2017-01-12 / Health & Wellness
Proper diagnosis is first step in treatment
Chances are you’ve seen a doctor for back pain or you know someone who has. Back pain is one of the top reasons people seek professional care. And it’s not just a medical problem: Work absences, reduced productivity and other factors related to back pain cost billions of dollars every year.
When a person goes to a doctor with chronic, debilitating back pain, however, they’re not thinking about statistics; they just want relief. Often patients come with a preconceived notion of what they want their doctor to do for them: a certain medication or injection that helped a friend or family member, or a particular treatment they’ve read about online.
But since back pain can come from a variety of sources, treatment that works in one situation might have absolutely no effect in another. That’s why the first step toward treating back pain is getting an accurate diagnosis.
The best way for your physician to diagnose your condition is to give you a thorough physical examination and spend time talking with you about your pain.
Although an X-ray or MRI can be useful to confirm a diagnosis, nothing beats a physical examination and conversation to help your physician understand what’s going on.
There are four common sources of back pain, each with its own approach to diagnosis and treatment.
Low-back arthritis pain. Wear and tear on the spine joints or facets can result in arthritis pain. You may feel pain in your back and in your groin. Low-back arthritis pain typically worsens when you walk or lean back but may not be present when you lean forward, such as when you push a grocery cart.
To confirm this diagnosis, your doctor may do a brief outpatient procedure called a lumbar medial branch block.
A common treatment for this condition is radio frequency ablation— a quick, X-ray-guided outpatient procedure that uses heat to destroy the microscopic nerves that cause joint pain. This procedure typically provides 60 to 70 percent or more relief from pain for six to 12 months and may be repeated, if needed.
Herniated disc/degenerative disc/lumbar stenosis. Whereas arthritis pain comes from outside the spine, this pain comes from within the spine. It manifests as a deep, dull ache that may travel down the legs, with the pain increasing when you lean forward.
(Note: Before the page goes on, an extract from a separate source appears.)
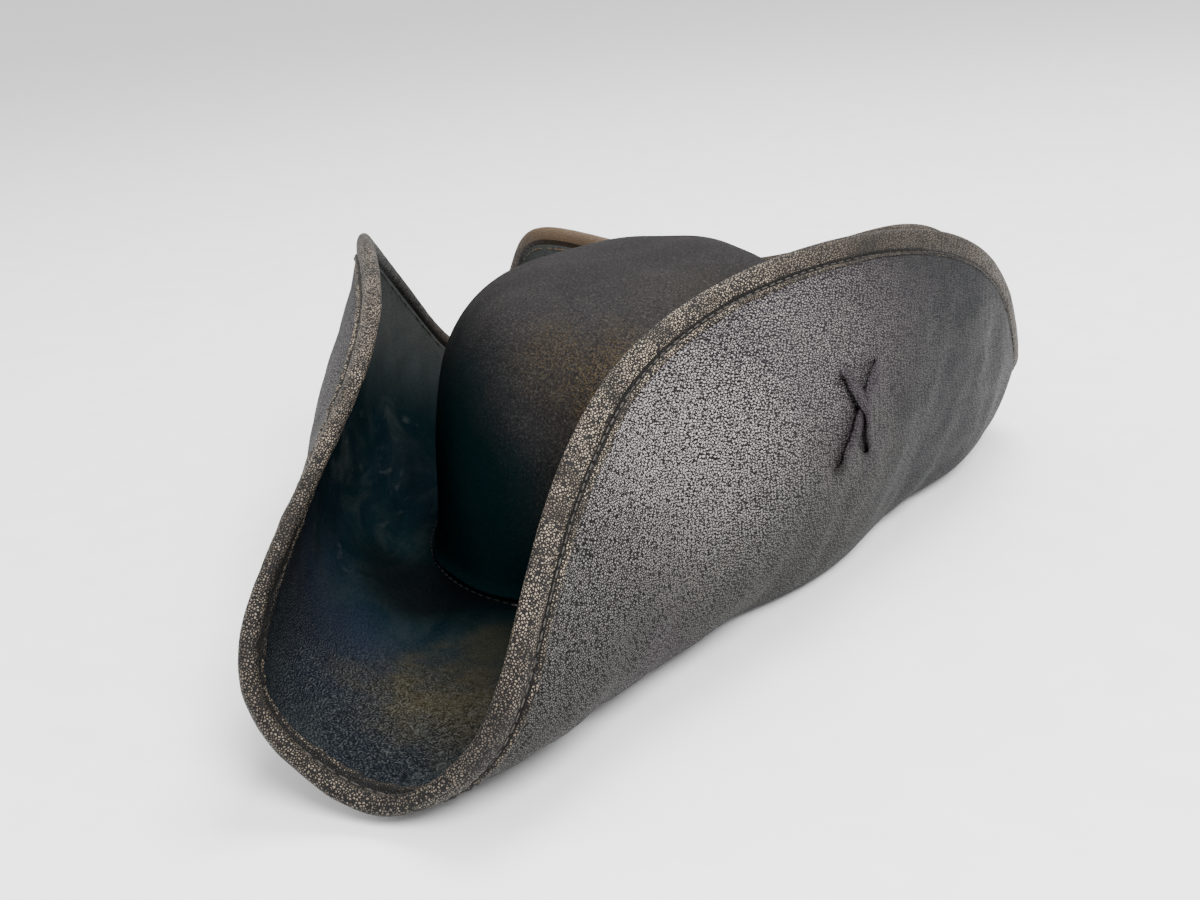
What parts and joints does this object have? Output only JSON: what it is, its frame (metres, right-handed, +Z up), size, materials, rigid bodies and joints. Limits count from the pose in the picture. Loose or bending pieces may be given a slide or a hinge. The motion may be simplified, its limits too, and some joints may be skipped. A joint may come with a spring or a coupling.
{
  "type": "tricorn pirate hat",
  "caption": "Soft adult tricorn hat: domed crown, wide brim turned up in three flaps with a hemmed edge and crossed lacing on each flap.",
  "frame": {"origin": "middle of the overall box at the height of the surface the hat lies on", "axes": "-Y is the front spout, +X the wearer's left, +Z up through the crown"},
  "size_m": [0.303, 0.4178, 0.1325],
  "materials": {
    "brim_underside": "worn, fine ripple grain, matt",
    "brim_upper": "dark suede look, matt, cloudy",
    "brim_core": "stiff felt, not seen",
    "hem_binding": "rubbed brown grey, pebbled",
    "brim_edge_wire": "plain wire, not seen",
    "thread": "dark twisted thread",
    "crown_cover": "dark suede look with a rubbed brown patch",
    "crown_stiffener": "stiff cloth, not seen",
    "crown_lining": "thin black lining",
    "sweatband": "smooth black band",
    "lacing": "same cloth as the brim's outer face"
  },
  "bodies": {
    "root": {"crown_cover": "crown_cover", "crown_stiffener": "crown_stiffener", "crown_lining": "crown_lining", "sweatband": "sweatband", "sweatband_stitch": "thread", "crown_seam_stitch": "thread", "brim_underside": "brim_underside", "brim_core": "brim_core", "brim_upper": "brim_upper", "brim_edge_wire": "brim_edge_wire", "hem_binding": "hem_binding", "hem_stitch_outer": "thread", "hem_stitch_inner": "thread", "lace_left_over": "lacing", "lace_left_under": "lacing", "lace_right_over": "lacing", "lace_right_under": "lacing", "lace_back_over": "lacing", "lace_back_under": "lacing"}
  },
  "joints": []
}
Often, a physical exam followed by an MRI will provide the proper diagnosis.
The primary interventional treatment is a nerve root steroid injection, which is an outpatient, X-ray-guided procedure that uses steroids to reduce inflammation. This procedure typically provides relief for two to three months or longer; repeating the nerve root injection may lengthen the duration of pain relief.
Buttock pain. Commonly caused by inflammation of the sacroiliac joint—the largest joint in the body—this sharp pain occurs below the beltline and may radiate down the legs. This condition often makes it painful to sit and to cross your legs.
It is important to have a physical exam to differentiate this type of pain from others, since epidurals aren’t effective with this diagnosis.
A steroid injection into the SI joint typically provides 50 to 60 percent or more relief for three to four months, sometimes longer.
Hip bursa pain. If the fluid-filled bursa which cushions the hip joint becomes inflamed, it can create pain in the mid-glute that may radiate down to the ankles.
A physical exam can usually reveal a tender bursa. An X-ray may be ordered to confirm the diagnosis.
A steroid injection in the hip typically provides 50 percent or more relief for three to four months or more.
No matter what type of back pain you experience, you can often extend the period of relief you get from treatment by following your physician’s recommendations.
These may include physical therapy to strengthen core muscles and lifestyle modifications such as following a healthy diet, refraining from activities that make your back condition worse, losing weight, exercising and quitting smoking.
Amit Gupta, D.O., is a graduate of the Brigham and Women’s Hospital Harvard Medical School Pain Medicine Fellowship. He is an interventional pain management and anesthesiology specialist serving Simi Valley, Westlake Village and Valencia, and he is on the Simi Valley Hospital medical staff.